======== Information shown ========

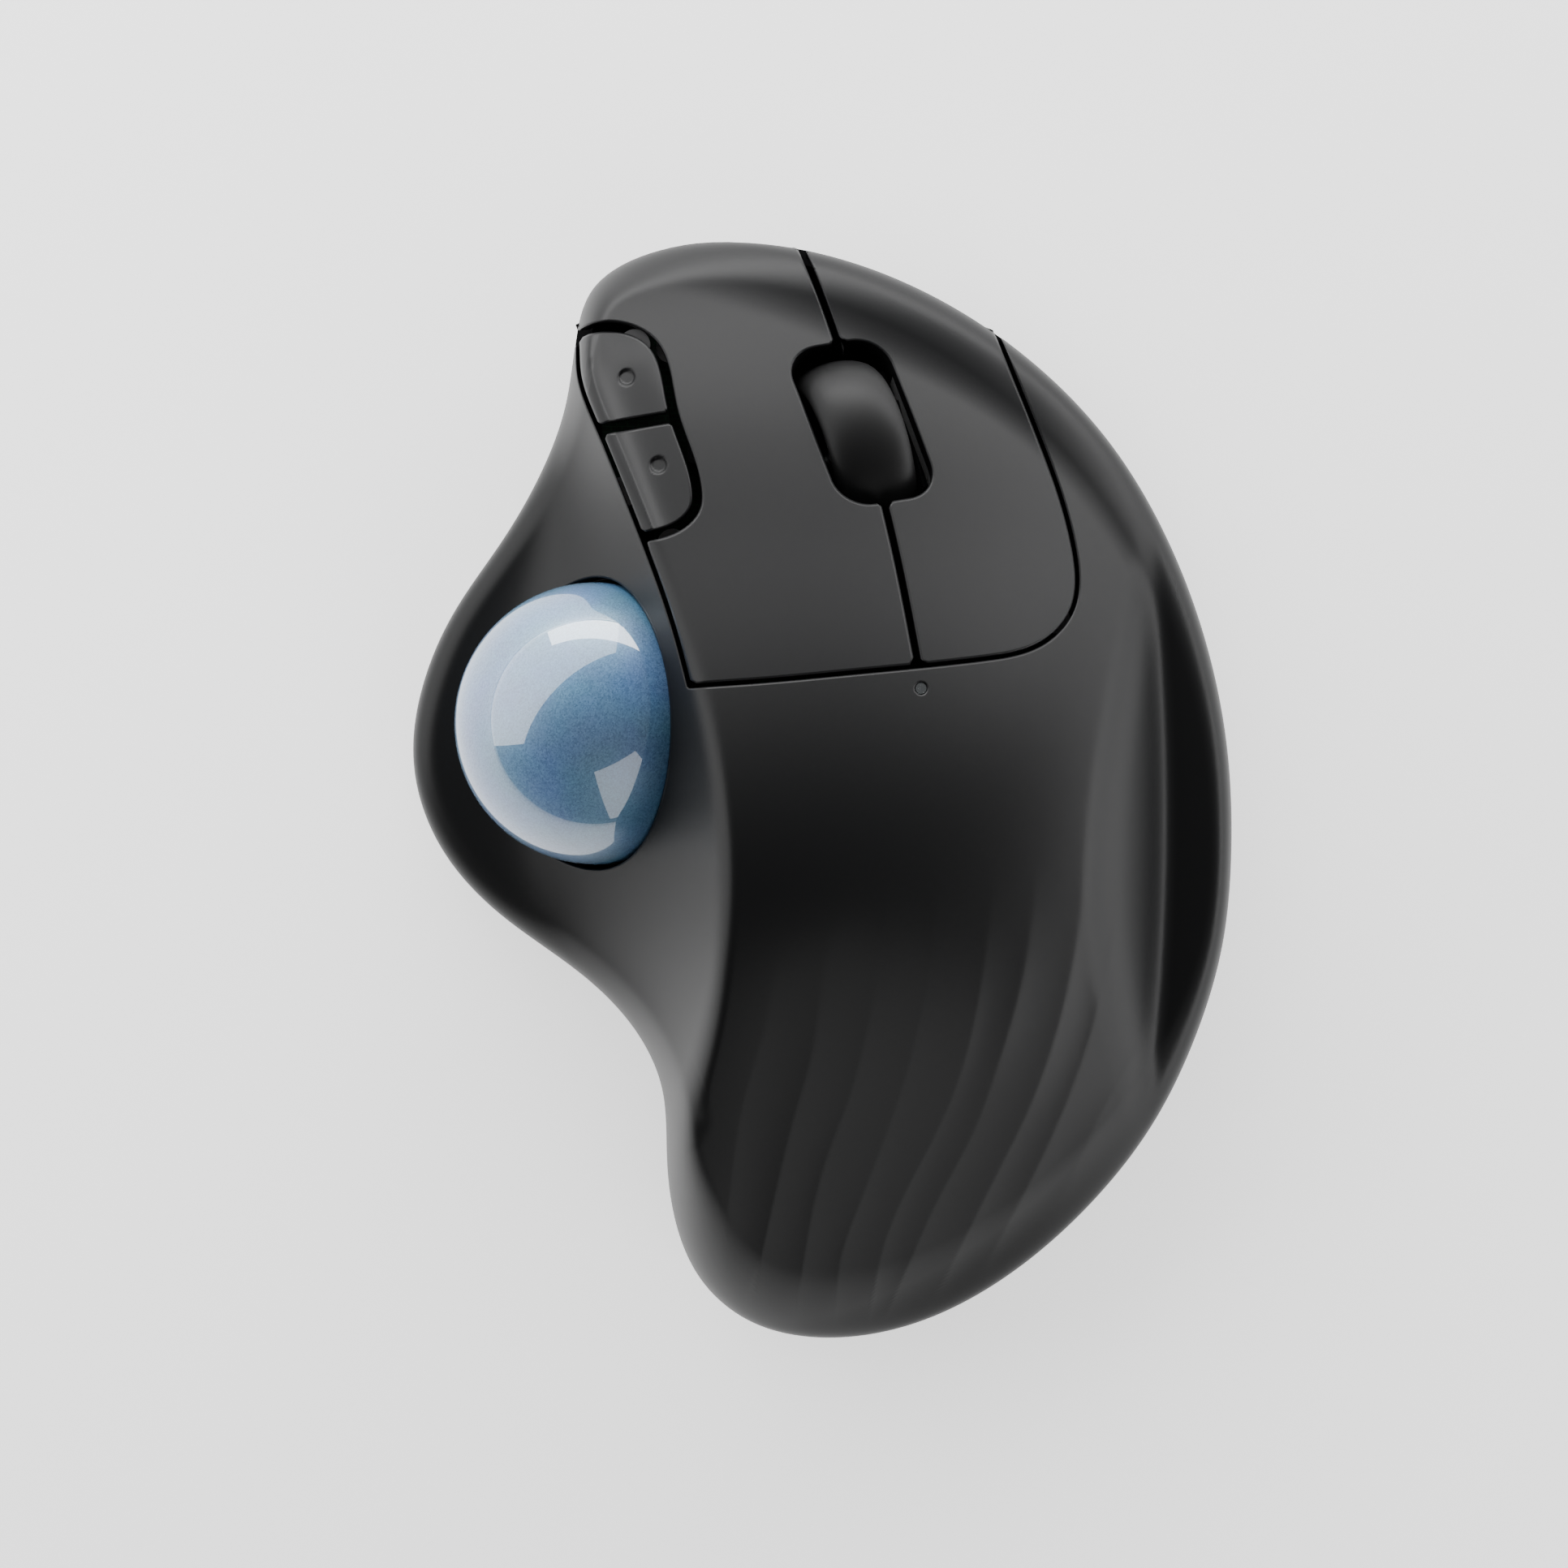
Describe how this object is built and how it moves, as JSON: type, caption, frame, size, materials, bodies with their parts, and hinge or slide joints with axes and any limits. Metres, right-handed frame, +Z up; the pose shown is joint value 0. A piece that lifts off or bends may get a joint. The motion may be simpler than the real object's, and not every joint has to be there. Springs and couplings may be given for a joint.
{
  "type": "trackball mouse",
  "caption": "Thumb-operated wireless trackball mouse with an arched palm rest, a pearl blue ball, a scroll wheel and finger buttons.",
  "frame": {"origin": "centre of the footprint on the desk", "axes": "+Z up, +Y towards the fingertips, -X on the thumb side"},
  "size_m": [0.1, 0.134, 0.048],
  "materials": {
    "charcoal_cover": "fine matte spark texture",
    "charcoal_button": "fine matte spark texture",
    "black_base": "matte moulded",
    "black_inner": "plain moulded",
    "wheel_rubber": "smooth satin rubber",
    "foot_rubber": "matte",
    "pearl_blue": "polished, pearl flecks under clear gloss",
    "ceramic": "polished ceramic",
    "clear_lens": "clear moulded",
    "circuit_board": "solder mask",
    "switch_case": "moulded",
    "battery_wrap": "printed sleeve, plain",
    "contact_metal": "nickel plated",
    "screw_steel": "zinc plated",
    "receiver_black": "satin",
    "switch_green": "satin"
  },
  "bodies": {
    "root": {"top_cover": "charcoal_cover", "base_shell": "black_base", "ball_cup": "black_inner", "bearing_beads": "ceramic", "sensor_lens": "clear_lens", "motion_sensor": "black_inner", "sensor_board": "circuit_board", "wheel_cradle": "black_inner", "main_board": "circuit_board", "side_button_board": "circuit_board", "board_stands": "black_inner", "board_header": "contact_metal", "left_microswitch": "switch_case", "right_microswitch": "switch_case", "forward_tact_switch": "switch_case", "back_tact_switch": "switch_case", "middle_tact_switch": "switch_case", "connect_tact_switch": "switch_case", "battery": "battery_wrap", "battery_tray": "black_inner", "battery_spring": "contact_metal", "battery_contact": "contact_metal", "power_switch_body": "switch_case", "case_screws": "screw_steel", "cup_screws": "screw_steel", "board_screws": "screw_steel", "rubber_feet": "foot_rubber", "status_lamp": "clear_lens", "status_light_pipe": "clear_lens", "wheel_return_spring": "contact_metal"},
    "left_button": {"left_button": "charcoal_button"},
    "right_button": {"right_button": "charcoal_button"},
    "forward_button": {"forward_button": "charcoal_button"},
    "back_button": {"back_button": "charcoal_button"},
    "wheel_carrier": {"wheel_carrier": "black_inner", "wheel_encoder": "switch_case"},
    "wheel": {"wheel_hub": "black_inner", "wheel_tyre": "wheel_rubber", "wheel_axle": "screw_steel"},
    "ball": {"ball": "pearl_blue"},
    "battery_door": {"battery_door": "black_base"},
    "usb_receiver": {"usb_receiver": "receiver_black"},
    "power_switch": {"power_switch_knob": "switch_green"},
    "connect_button": {"connect_button": "receiver_black"}
  },
  "joints": [
    {"name": "left_button_press", "type": "hinge", "parent": "root", "child": "left_button", "pos_m": [-0.003, 0.013, 0.0385], "axis": [-1, 0, 0], "range_deg": [0, 1], "stiffness_Nm_per_rad": 1.2, "springref_deg": -0.29},
    {"name": "right_button_press", "type": "hinge", "parent": "root", "child": "right_button", "pos_m": [0.017, 0.0145, 0.0315], "axis": [-1, 0, 0], "range_deg": [0, 1], "stiffness_Nm_per_rad": 1.2, "springref_deg": -0.29},
    {"name": "forward_button_press", "type": "slide", "parent": "root", "child": "forward_button", "axis": [0, 0, -1], "range_m": [0, 0.0007], "stiffness_N_per_m": 1100, "springref_m": -0.0002},
    {"name": "back_button_press", "type": "slide", "parent": "root", "child": "back_button", "axis": [0, 0, -1], "range_m": [0, 0.0007], "stiffness_N_per_m": 1100, "springref_m": -0.0002},
    {"name": "wheel_click", "type": "hinge", "parent": "root", "child": "wheel_carrier", "pos_m": [0.00683, 0.02606, 0.01536], "axis": [-0.9419, -0.2331, 0.2419], "range_deg": [0, 2], "stiffness_Nm_per_rad": 0.35, "springref_deg": -1.72},
    {"name": "wheel_spin", "type": "hinge", "parent": "wheel_carrier", "child": "wheel", "pos_m": [0.00334, 0.04013, 0.01536], "axis": [0.9419, 0.2331, -0.2419], "continuous": true},
    {"name": "ball_roll", "type": "hinge", "parent": "root", "child": "ball", "pos_m": [-0.0274, 0.008, 0.0217], "axis": [0, 1, 0], "continuous": true},
    {"name": "battery_door_swing", "type": "hinge", "parent": "root", "child": "battery_door", "pos_m": [0.014, 0.0081, 0.0008], "axis": [1, 0, 0], "range_deg": [0, 70]},
    {"name": "usb_receiver_pull", "type": "slide", "parent": "root", "child": "usb_receiver", "axis": [0, 0, -1], "range_m": [0, 0.014]},
    {"name": "power_slide", "type": "slide", "parent": "root", "child": "power_switch", "axis": [1, 0, 0], "range_m": [0, 0.0035]},
    {"name": "connect_press", "type": "slide", "parent": "root", "child": "connect_button", "axis": [0, 0, 1], "range_m": [0, 0.0003], "stiffness_N_per_m": 1500}
  ]
}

========

■ Exercise ■
Reproduce the material precisely, including every line.

■ Output of the exercise ■
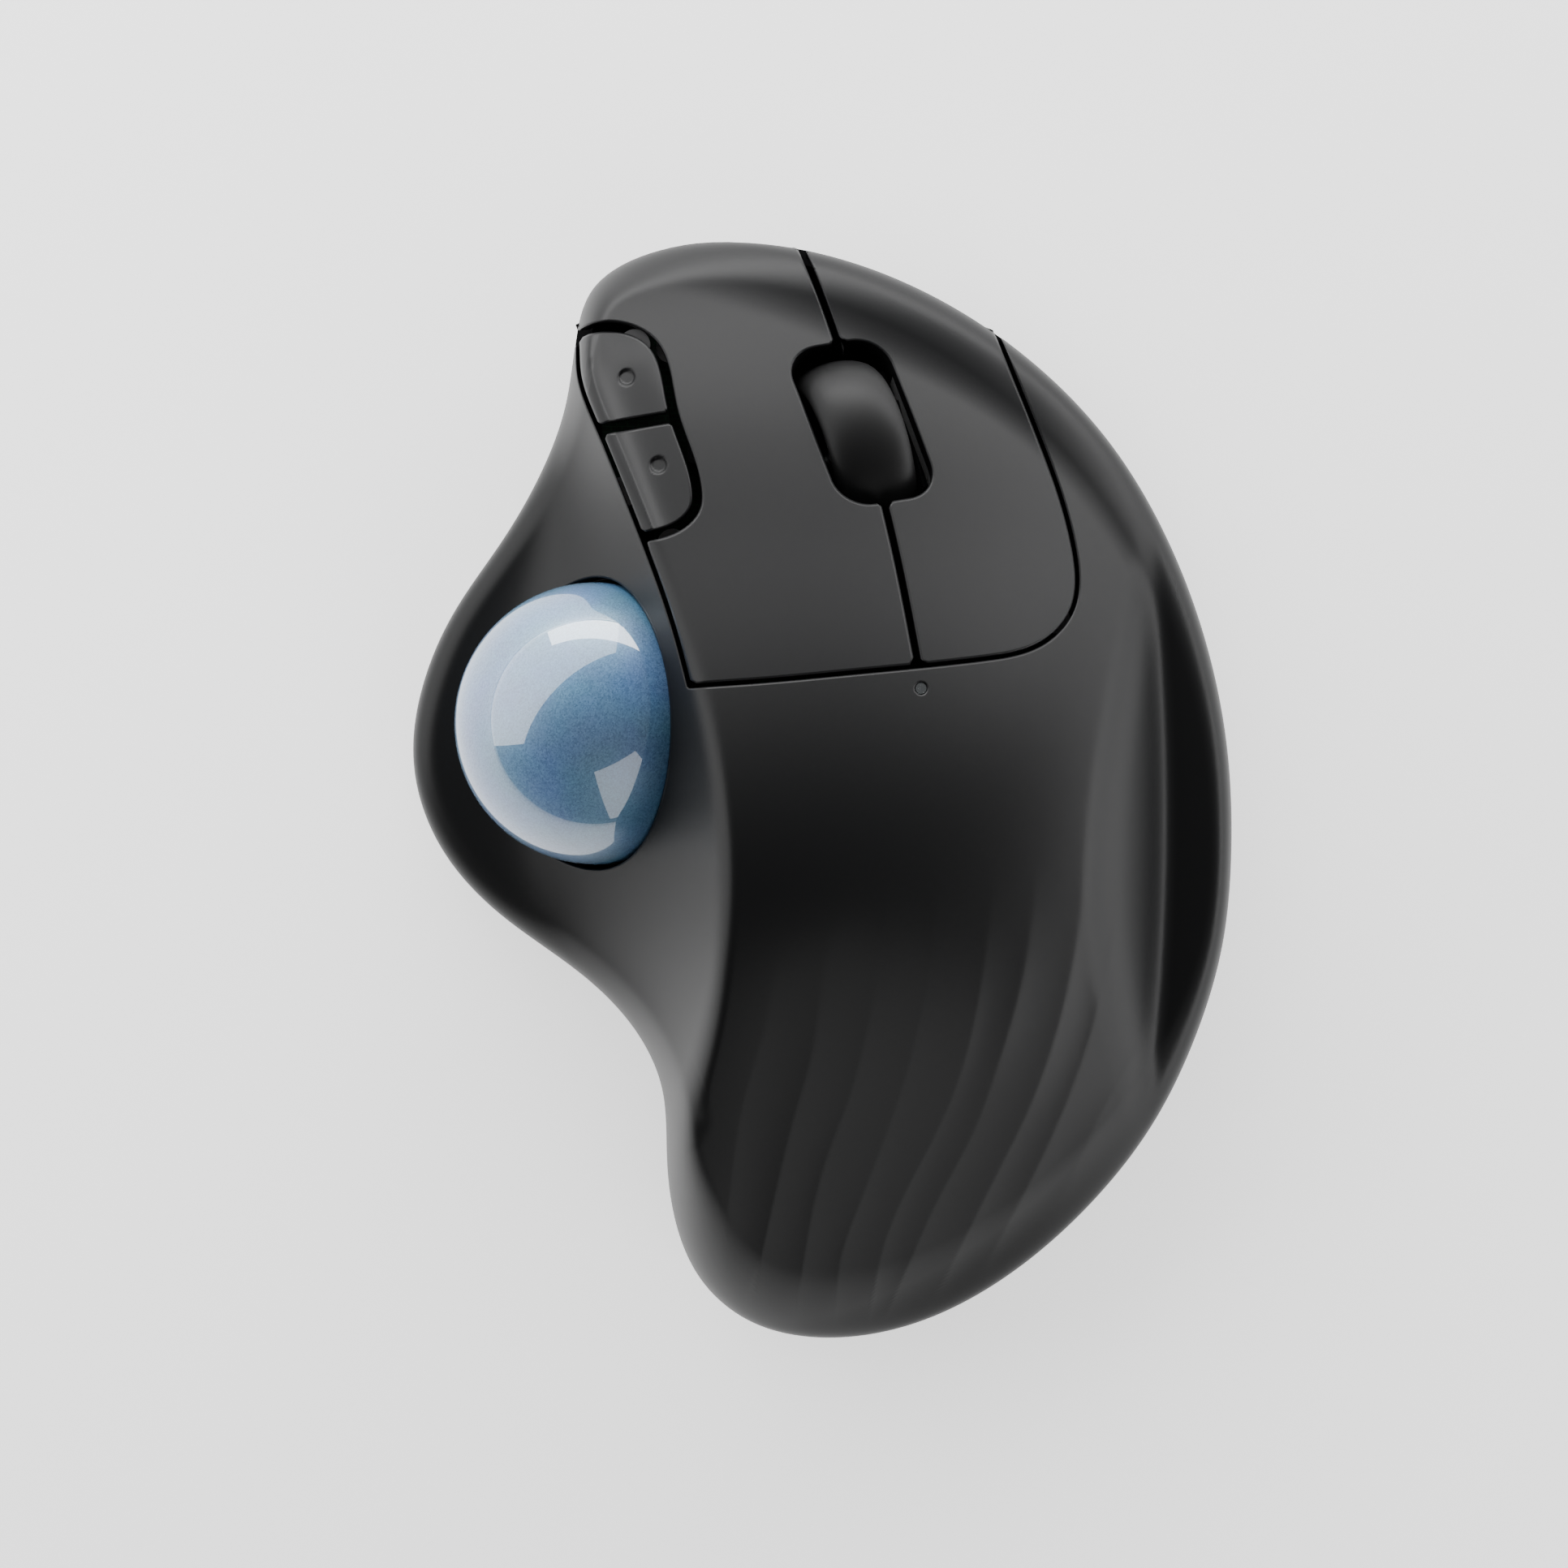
Describe how this object is built and how it moves, as JSON: type, caption, frame, size, materials, bodies with their parts, and hinge or slide joints with axes and any limits. Metres, right-handed frame, +Z up; the pose shown is joint value 0. A piece that lifts off or bends may get a joint. The motion may be simpler than the real object's, and not every joint has to be there. Springs and couplings may be given for a joint.
{
  "type": "trackball mouse",
  "caption": "Thumb-operated wireless trackball mouse with an arched palm rest, a pearl blue ball, a scroll wheel and finger buttons.",
  "frame": {"origin": "centre of the footprint on the desk", "axes": "+Z up, +Y towards the fingertips, -X on the thumb side"},
  "size_m": [0.1, 0.134, 0.048],
  "materials": {
    "charcoal_cover": "fine matte spark texture",
    "charcoal_button": "fine matte spark texture",
    "black_base": "matte moulded",
    "black_inner": "plain moulded",
    "wheel_rubber": "smooth satin rubber",
    "foot_rubber": "matte",
    "pearl_blue": "polished, pearl flecks under clear gloss",
    "ceramic": "polished ceramic",
    "clear_lens": "clear moulded",
    "circuit_board": "solder mask",
    "switch_case": "moulded",
    "battery_wrap": "printed sleeve, plain",
    "contact_metal": "nickel plated",
    "screw_steel": "zinc plated",
    "receiver_black": "satin",
    "switch_green": "satin"
  },
  "bodies": {
    "root": {"top_cover": "charcoal_cover", "base_shell": "black_base", "ball_cup": "black_inner", "bearing_beads": "ceramic", "sensor_lens": "clear_lens", "motion_sensor": "black_inner", "sensor_board": "circuit_board", "wheel_cradle": "black_inner", "main_board": "circuit_board", "side_button_board": "circuit_board", "board_stands": "black_inner", "board_header": "contact_metal", "left_microswitch": "switch_case", "right_microswitch": "switch_case", "forward_tact_switch": "switch_case", "back_tact_switch": "switch_case", "middle_tact_switch": "switch_case", "connect_tact_switch": "switch_case", "battery": "battery_wrap", "battery_tray": "black_inner", "battery_spring": "contact_metal", "battery_contact": "contact_metal", "power_switch_body": "switch_case", "case_screws": "screw_steel", "cup_screws": "screw_steel", "board_screws": "screw_steel", "rubber_feet": "foot_rubber", "status_lamp": "clear_lens", "status_light_pipe": "clear_lens", "wheel_return_spring": "contact_metal"},
    "left_button": {"left_button": "charcoal_button"},
    "right_button": {"right_button": "charcoal_button"},
    "forward_button": {"forward_button": "charcoal_button"},
    "back_button": {"back_button": "charcoal_button"},
    "wheel_carrier": {"wheel_carrier": "black_inner", "wheel_encoder": "switch_case"},
    "wheel": {"wheel_hub": "black_inner", "wheel_tyre": "wheel_rubber", "wheel_axle": "screw_steel"},
    "ball": {"ball": "pearl_blue"},
    "battery_door": {"battery_door": "black_base"},
    "usb_receiver": {"usb_receiver": "receiver_black"},
    "power_switch": {"power_switch_knob": "switch_green"},
    "connect_button": {"connect_button": "receiver_black"}
  },
  "joints": [
    {"name": "left_button_press", "type": "hinge", "parent": "root", "child": "left_button", "pos_m": [-0.003, 0.013, 0.0385], "axis": [-1, 0, 0], "range_deg": [0, 1], "stiffness_Nm_per_rad": 1.2, "springref_deg": -0.29},
    {"name": "right_button_press", "type": "hinge", "parent": "root", "child": "right_button", "pos_m": [0.017, 0.0145, 0.0315], "axis": [-1, 0, 0], "range_deg": [0, 1], "stiffness_Nm_per_rad": 1.2, "springref_deg": -0.29},
    {"name": "forward_button_press", "type": "slide", "parent": "root", "child": "forward_button", "axis": [0, 0, -1], "range_m": [0, 0.0007], "stiffness_N_per_m": 1100, "springref_m": -0.0002},
    {"name": "back_button_press", "type": "slide", "parent": "root", "child": "back_button", "axis": [0, 0, -1], "range_m": [0, 0.0007], "stiffness_N_per_m": 1100, "springref_m": -0.0002},
    {"name": "wheel_click", "type": "hinge", "parent": "root", "child": "wheel_carrier", "pos_m": [0.00683, 0.02606, 0.01536], "axis": [-0.9419, -0.2331, 0.2419], "range_deg": [0, 2], "stiffness_Nm_per_rad": 0.35, "springref_deg": -1.72},
    {"name": "wheel_spin", "type": "hinge", "parent": "wheel_carrier", "child": "wheel", "pos_m": [0.00334, 0.04013, 0.01536], "axis": [0.9419, 0.2331, -0.2419], "continuous": true},
    {"name": "ball_roll", "type": "hinge", "parent": "root", "child": "ball", "pos_m": [-0.0274, 0.008, 0.0217], "axis": [0, 1, 0], "continuous": true},
    {"name": "battery_door_swing", "type": "hinge", "parent": "root", "child": "battery_door", "pos_m": [0.014, 0.0081, 0.0008], "axis": [1, 0, 0], "range_deg": [0, 70]},
    {"name": "usb_receiver_pull", "type": "slide", "parent": "root", "child": "usb_receiver", "axis": [0, 0, -1], "range_m": [0, 0.014]},
    {"name": "power_slide", "type": "slide", "parent": "root", "child": "power_switch", "axis": [1, 0, 0], "range_m": [0, 0.0035]},
    {"name": "connect_press", "type": "slide", "parent": "root", "child": "connect_button", "axis": [0, 0, 1], "range_m": [0, 0.0003], "stiffness_N_per_m": 1500}
  ]
}